One disabled person who took part in the Real evidence session told the committee that “almost all” councils charge disabled people for social care, describing this as “not ethical” and a “tax on being disabled”.
She asked: “Authorities don’t charge householders for collecting their rubbish, they don’t charge parents for sending their children to school, they don’t charge for NHS treatment so why is it considered acceptable for them to charge disabled people for their care?”
Despite the concerns raised on charging during the visit to Real, the issue was ignored in the main report, and in its recommendations.
Earlier this year, Disability News Service reported how tens of thousands of disabled people across the country were having debt collection action taken against them every year by their local authorities over unpaid care charges.
But the report’s only mention of “debt” is when the report speaks of “the debt which we owe unpaid carers”.
In all, there are 766 mentions of the word “carer” in the report, compared with 196 mentions of the word “disabled”.
The committee’s investigation took more than 10 months, and it heard oral evidence from nearly 50 witnesses.
The committee claims that its report focuses “on the voices of lived experience”, despite ignoring the concerns raised about care charging in the Real visit.
There are fleeting mentions of evidence provided by disabled people and DPOs during the committee’s inquiry.
Ian Loynes, chief executive of Spectrum Centre for Independent Living, told the committee earlier this year: “There is a notion that, once you become disabled, you are automatically dependent and you need somebody else; you are just looked after and you are wasting your life until you die.
“That is not the reality for any age or for any disabled people.”
Wiltshire Centre for Independent Living told the committee in its written evidence: “When being assessed for care services people are told what they need to live a basic existence in terms of personal care.”
And Inclusion London said in its written evidence that social care support was “largely regarded as support to meet basic personal care needs of older people as opposed to support to ensure people can live a normal life with equal choices and rights”.
Among its recommendations, the report suggests: the appointment of a new commissioner for care and support; that the government should work with local authorities to ensure the Care Act 2014 is “fully implemented”; work should be carried out to embed the principles of co-production in social care; and there should be an independent review of the pay and working conditions of personal assistants.
It also calls for funding for peer-led organisations to provide advice and information on care and support; government funding to develop “innovative models” to make direct payments and personal assistance easier to access and manage and to simplify the recruitment of personal assistants; and increased funding for supported housing.
Baroness [Kay] Andrews, the committee’s Labour chair, defended the report and its recommendations.

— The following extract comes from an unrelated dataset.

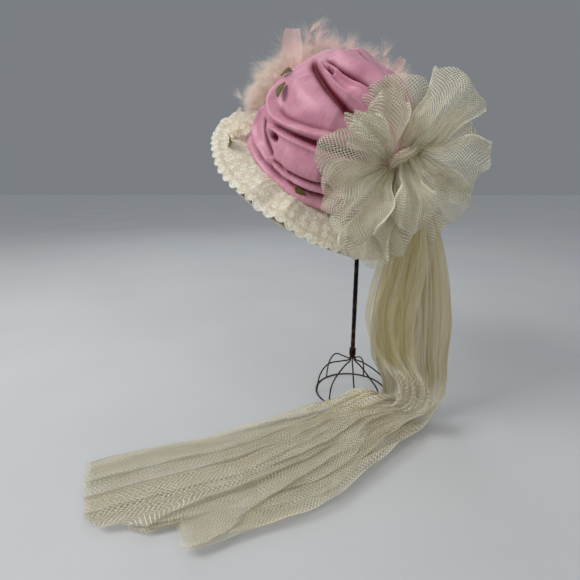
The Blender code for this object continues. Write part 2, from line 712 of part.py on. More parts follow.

She stressed that the report made “the urgent case for realistic and sustainable funding, which… is what we heard disabled people need above everything else from adult social care”.
She said the report also “made the case for greater choice and control for people with disabilities, and took a huge amount of evidence, reflected in our recommendations, as to what would make the difference to them”.
She said the committee had wanted to focus on the “invisibility” of the adult social care sector “because it was important to expand the debate and shine a light on those issues and on people who are often left on the margins – disabled adults and older people of course, but also many unpaid carers.
“We always looked at the lives of unpaid carers in relationship to the people that they support. The two are interdependent.
“The relationship between unpaid carers and people who draw on care is, however, rarely the focus of any interest or inquiry, despite the huge role it plays in enabling choice and control for everyone involved.
“Putting that right was part – but not entirely the whole by any means – of what we aimed to do.
“In our report we cover many aspects and aspirations which have not been brought together before.”
She claimed the committee had not examined charging because it has “been covered in many other ways and our task was to add value where it has not been given”.
She also said the committee had written to the chancellor, Jeremy Hunt, after his autumn statement “because we were outraged at the failure once again to keep the promise of the cap on care costs, while diverting that funding across a vague set of alternatives which we have challenged in detail”.
Meanwhile, a new report (PDF) has highlighted the impact that social care has on the wellbeing of disabled people and family carers.
The Impact of Social Care project brought together the disabled people’s organisation Being the Boss and Bringing Us Together – which brings together disabled children and young people and their families – with funding from The Scurrah Wainwright Charity.
They ran six online workshops, with most of those taking part disabled people, family members and carers.
One of those who took part in a workshop said afterwards: “I am appalled at how badly so many people are treated.”
Another said: “I recognise how out of our depth we often are, when we are up against professionals who are prepared to flout the law or misinterpret it.”
More than 200 people were involved in the project, which – the report concludes – demonstrated the “increasing and significant impact of social care charging and cost of living pressures” and the need to develop an understanding of the support people need to exercise “real choice and control” over their own support “in order to live good lives and participate in their communities as active citizens”.